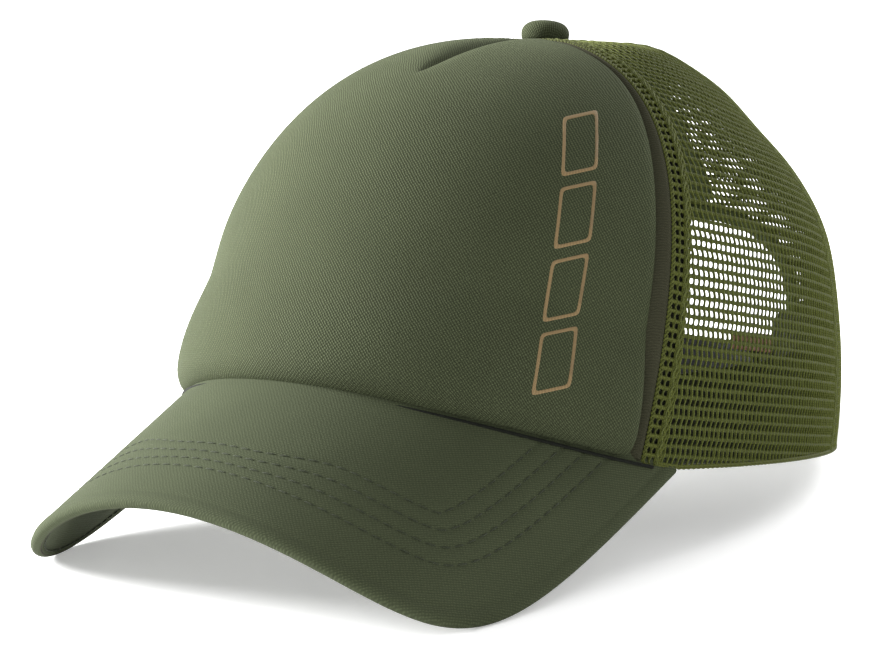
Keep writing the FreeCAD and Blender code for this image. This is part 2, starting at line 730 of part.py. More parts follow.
def build():
    nodes = {
        "front_panel_fabric": front_panel(FABRIC),
        "front_panel_foam": front_panel(FOAM),
        "front_edge_strip_left": seam_ribbon(foam_seam, strip_seam, STRIP),
        "seam_band_left": seam_ribbon(strip_seam, band_seam, BAND),
        "side_mesh_left": side_mesh(),
        "back_mesh_left": back_mesh(),
        "side_seam_tape_left": seam_tape(SIDE_BACK_SEAM, rim_t(SIDE_BACK_SEAM)),
        "front_seam_tape_left": front_seam_tape(),
        "rear_opening_binding": rear_opening_binding(),
        "sweatband": sweatband(),
        "blank_label": blank_label(),
        "visor_top_cover": visor_layer(VISOR_TOP_COVER, VISOR_EDGE + GAP),
        "visor_insert": visor_layer(VISOR_INSERT, VISOR_EDGE + GAP),
        "visor_under_cover": visor_layer(VISOR_UNDER_COVER, VISOR_EDGE + GAP),
        "visor_edge_binding": visor_edge_binding(),
        "hole_strap": hole_strap(),
        "peg_strap": peg_strap(),
        "hole_strap_anchor": strap_anchor(HOLE_STRAP_RADIUS, 1, STRAP_THICKNESS),
        "peg_strap_anchor": strap_anchor(PEG_STRAP_RADIUS, -1, PEG_ANCHOR_THICKNESS),
        "size_tab": size_tab(),
    }
    for name in list(nodes):
        if name.endswith("_left"):
            nodes[name.replace("_left", "_right")] = mirrored(nodes[name])
    back_tape = seam_tape(180.0, t_at_height(180.0, BACK_TAPE_Z))
    nodes["back_seam_tape"] = back_tape.cut(arch_prism(ARCH_HALF_WIDTH + BINDING_WIDTH + GAP))
    nodes["front_print"] = Part.makeCompound([print_bar(i) for i in range(PRINT_BARS)])
    nodes.update(button_parts())
    return nodes


os.makedirs("parts", exist_ok=True)
for name, shape in build().items():
    placed = stand(shape)
    box = placed.BoundBox
    placed.exportStep("parts/%s.step" % name)
    size = "x %.1f..%.1f y %.1f..%.1f z %.2f..%.2f" % (
        box.XMin, box.XMax, box.YMin, box.YMax, box.ZMin, box.ZMax)
    state = "solids %d valid %s volume %9.1f" % (len(placed.Solids), placed.isValid(), placed.Volume)
    print("%-24s %s  %s" % (name, state, size))
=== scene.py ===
# Looks of a trucker mesh cap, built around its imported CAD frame.
# Sizes are millimetres in the cap's own frame: the rim seam lies in z = 0, the visor points along -Y
# and +X is the wearer's left. stand() turns them into metres in the row frame. A place on the crown
# is (theta, t): theta runs from 0 at the visor to 180 at the back, and t from 0 at the rim to 1 at
# the button. Pieces that come in pairs are drawn for the wearer's left and mirrored.
import math

import bpy
import numpy as np
from mathutils import Matrix


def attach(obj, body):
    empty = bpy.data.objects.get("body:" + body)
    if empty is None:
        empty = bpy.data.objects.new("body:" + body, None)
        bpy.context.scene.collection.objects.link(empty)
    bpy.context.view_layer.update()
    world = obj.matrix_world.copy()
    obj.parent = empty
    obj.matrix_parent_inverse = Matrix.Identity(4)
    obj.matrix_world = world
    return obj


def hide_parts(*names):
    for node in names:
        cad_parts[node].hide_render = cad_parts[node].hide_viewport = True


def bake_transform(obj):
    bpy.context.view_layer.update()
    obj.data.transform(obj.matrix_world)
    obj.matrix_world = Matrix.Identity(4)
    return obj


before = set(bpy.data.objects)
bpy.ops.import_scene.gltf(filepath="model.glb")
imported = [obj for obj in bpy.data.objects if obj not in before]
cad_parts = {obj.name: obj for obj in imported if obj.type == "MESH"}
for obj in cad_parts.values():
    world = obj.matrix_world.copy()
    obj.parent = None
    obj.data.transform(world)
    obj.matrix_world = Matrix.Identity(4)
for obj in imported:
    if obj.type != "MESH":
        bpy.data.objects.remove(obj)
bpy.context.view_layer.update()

RANDOM = np.random.default_rng(7)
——
SET EXERCISE: Extract the full listing above without alteration.

ANSWER TO THIS EXERCISE:
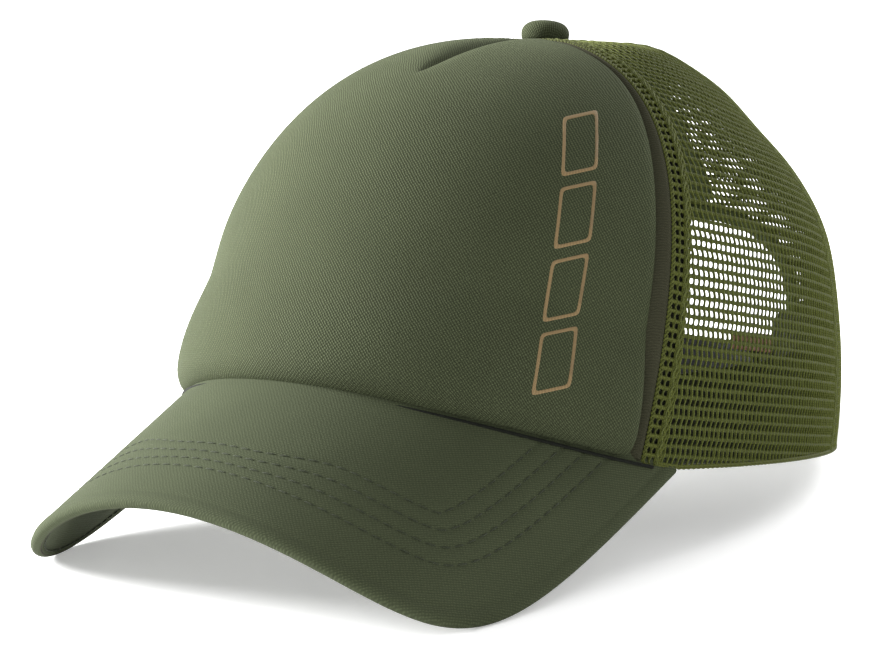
Keep writing the FreeCAD and Blender code for this image. This is part 2, starting at line 730 of part.py. More parts follow.
def build():
    nodes = {
        "front_panel_fabric": front_panel(FABRIC),
        "front_panel_foam": front_panel(FOAM),
        "front_edge_strip_left": seam_ribbon(foam_seam, strip_seam, STRIP),
        "seam_band_left": seam_ribbon(strip_seam, band_seam, BAND),
        "side_mesh_left": side_mesh(),
        "back_mesh_left": back_mesh(),
        "side_seam_tape_left": seam_tape(SIDE_BACK_SEAM, rim_t(SIDE_BACK_SEAM)),
        "front_seam_tape_left": front_seam_tape(),
        "rear_opening_binding": rear_opening_binding(),
        "sweatband": sweatband(),
        "blank_label": blank_label(),
        "visor_top_cover": visor_layer(VISOR_TOP_COVER, VISOR_EDGE + GAP),
        "visor_insert": visor_layer(VISOR_INSERT, VISOR_EDGE + GAP),
        "visor_under_cover": visor_layer(VISOR_UNDER_COVER, VISOR_EDGE + GAP),
        "visor_edge_binding": visor_edge_binding(),
        "hole_strap": hole_strap(),
        "peg_strap": peg_strap(),
        "hole_strap_anchor": strap_anchor(HOLE_STRAP_RADIUS, 1, STRAP_THICKNESS),
        "peg_strap_anchor": strap_anchor(PEG_STRAP_RADIUS, -1, PEG_ANCHOR_THICKNESS),
        "size_tab": size_tab(),
    }
    for name in list(nodes):
        if name.endswith("_left"):
            nodes[name.replace("_left", "_right")] = mirrored(nodes[name])
    back_tape = seam_tape(180.0, t_at_height(180.0, BACK_TAPE_Z))
    nodes["back_seam_tape"] = back_tape.cut(arch_prism(ARCH_HALF_WIDTH + BINDING_WIDTH + GAP))
    nodes["front_print"] = Part.makeCompound([print_bar(i) for i in range(PRINT_BARS)])
    nodes.update(button_parts())
    return nodes


os.makedirs("parts", exist_ok=True)
for name, shape in build().items():
    placed = stand(shape)
    box = placed.BoundBox
    placed.exportStep("parts/%s.step" % name)
    size = "x %.1f..%.1f y %.1f..%.1f z %.2f..%.2f" % (
        box.XMin, box.XMax, box.YMin, box.YMax, box.ZMin, box.ZMax)
    state = "solids %d valid %s volume %9.1f" % (len(placed.Solids), placed.isValid(), placed.Volume)
    print("%-24s %s  %s" % (name, state, size))
=== scene.py ===
# Looks of a trucker mesh cap, built around its imported CAD frame.
# Sizes are millimetres in the cap's own frame: the rim seam lies in z = 0, the visor points along -Y
# and +X is the wearer's left. stand() turns them into metres in the row frame. A place on the crown
# is (theta, t): theta runs from 0 at the visor to 180 at the back, and t from 0 at the rim to 1 at
# the button. Pieces that come in pairs are drawn for the wearer's left and mirrored.
import math

import bpy
import numpy as np
from mathutils import Matrix


def attach(obj, body):
    empty = bpy.data.objects.get("body:" + body)
    if empty is None:
        empty = bpy.data.objects.new("body:" + body, None)
        bpy.context.scene.collection.objects.link(empty)
    bpy.context.view_layer.update()
    world = obj.matrix_world.copy()
    obj.parent = empty
    obj.matrix_parent_inverse = Matrix.Identity(4)
    obj.matrix_world = world
    return obj


def hide_parts(*names):
    for node in names:
        cad_parts[node].hide_render = cad_parts[node].hide_viewport = True


def bake_transform(obj):
    bpy.context.view_layer.update()
    obj.data.transform(obj.matrix_world)
    obj.matrix_world = Matrix.Identity(4)
    return obj


before = set(bpy.data.objects)
bpy.ops.import_scene.gltf(filepath="model.glb")
imported = [obj for obj in bpy.data.objects if obj not in before]
cad_parts = {obj.name: obj for obj in imported if obj.type == "MESH"}
for obj in cad_parts.values():
    world = obj.matrix_world.copy()
    obj.parent = None
    obj.data.transform(world)
    obj.matrix_world = Matrix.Identity(4)
for obj in imported:
    if obj.type != "MESH":
        bpy.data.objects.remove(obj)
bpy.context.view_layer.update()

RANDOM = np.random.default_rng(7)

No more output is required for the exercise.